What is the personal dose equivalent and which depths should be used for effective dose, skin dose and eye dose?
- Operational quantity for personal dose.
- The equivalent dose that would be generated in a depth ‘d’ from the surface of a person.
- Hp(10): good estimate of effective dose to a person.
- Hp(0.07): for skin.
- Hp(3): for lens of eye.
- Measured with a dosimeter that is worn at the surface of the body and covered with tissue equivalent material.
Describe how an ion chamber works.
- Contains air at normal atmospheric pressure.
- 2 electrodes with p.d of ~ few hundred volts.
- Radiation causes ionization of air - creates charge pairs.
- e- and ions accelerated towards electrodes.
- Charge collected and measured.
- Current is proportional to dose.
- Ion recombination can occur.
- Sensitivity is proportional to the mass of air.
How can we relate the exposure measured with an ion chamber to air KERMA?
- 33.7eV to make an ion pair.
- KERMA = 33.7(Q/em) eVKg^-1 (convert to mGy)
State the positives and negatives of using an ion chamber.
Good:
-Measures air KERMA
-Gives linear response across large dynamic range.
-Variety of chamber sizes: large increases sensitivity, small increases spatial resolution.
-Excellent for standards: cross calibration.
-Can measure dose rate or dose accumulate.
Bad:
-Electrometer readout: limited by leakage current.
-Temperature and pressure corrections required.
Describe how a GM tube works.
- Sealed chamber contains very low pressure gas.
- 2 electrodes with very high p.d. between them ~400-800V.
- Radiation causes creation of ion pairs.
- e- accelerated by high voltages and causes further ionization.
- Chain reaction until saturation and a pulse is detected by the electronics.
- Measures in CPS but can be calibrated to measure μSv/hr within specific E range.
State the positives and negatives of using a GM tube.
Good:
-~1000 x increased sensitivity c.f. ion chamber.
-Can detect all radiation types.
-Low dose measurements - contamination monitoring.
-Cheap.
Bad:
-Poor at high doserates: dead time, 10^4-10^5 CPS limit.
-Poor energy response output (pulse always the same regardless of energy of radiation).
Describe how a scintillation detector works.
- Phosphor as detection medium e.g. NaI crystal.
- Radiation excites e-s, releases flash of light.
- light hits photo cathode: e-s released.
- PMT: e-s accelerated by dynodes, amplifying signal.
State the positives and negatives of using a scintillation detector.
Good:
-High sensitivity, ~1000 x ion chamber.
-Size of pulses can be related to energy of radiation.
Bad:
-Low intrinsic efficiency of detection for high energy gamma rays.

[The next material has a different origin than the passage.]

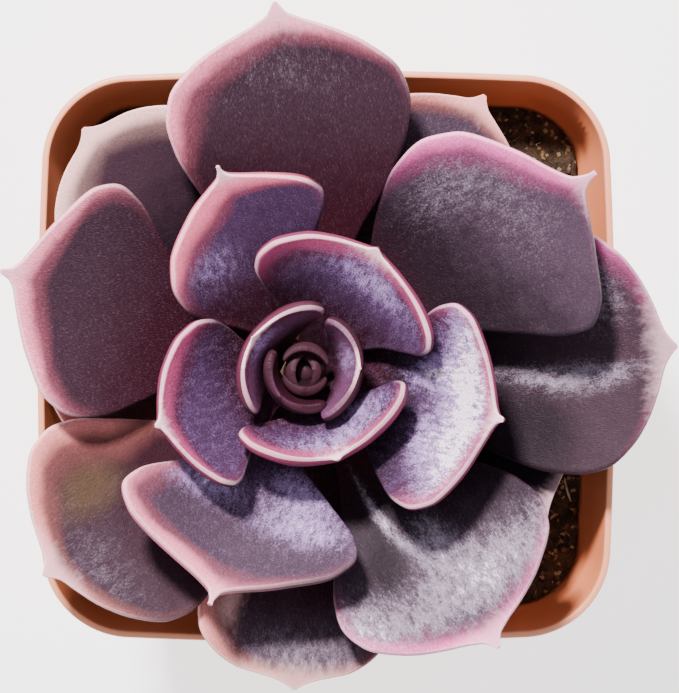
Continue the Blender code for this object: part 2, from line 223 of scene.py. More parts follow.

-Reduced resolution in large crystals since some of the light photons will not reach the detector.
-Crystals sensitive to temp. changes, may crack.
Describe how a solid state detector works.
- Radiation creates electron-hole pairs in semiconductor.
- no of electron-hole pairs proportional to energy of rad.
- e-s and holes move to electrodes: measurable voltage.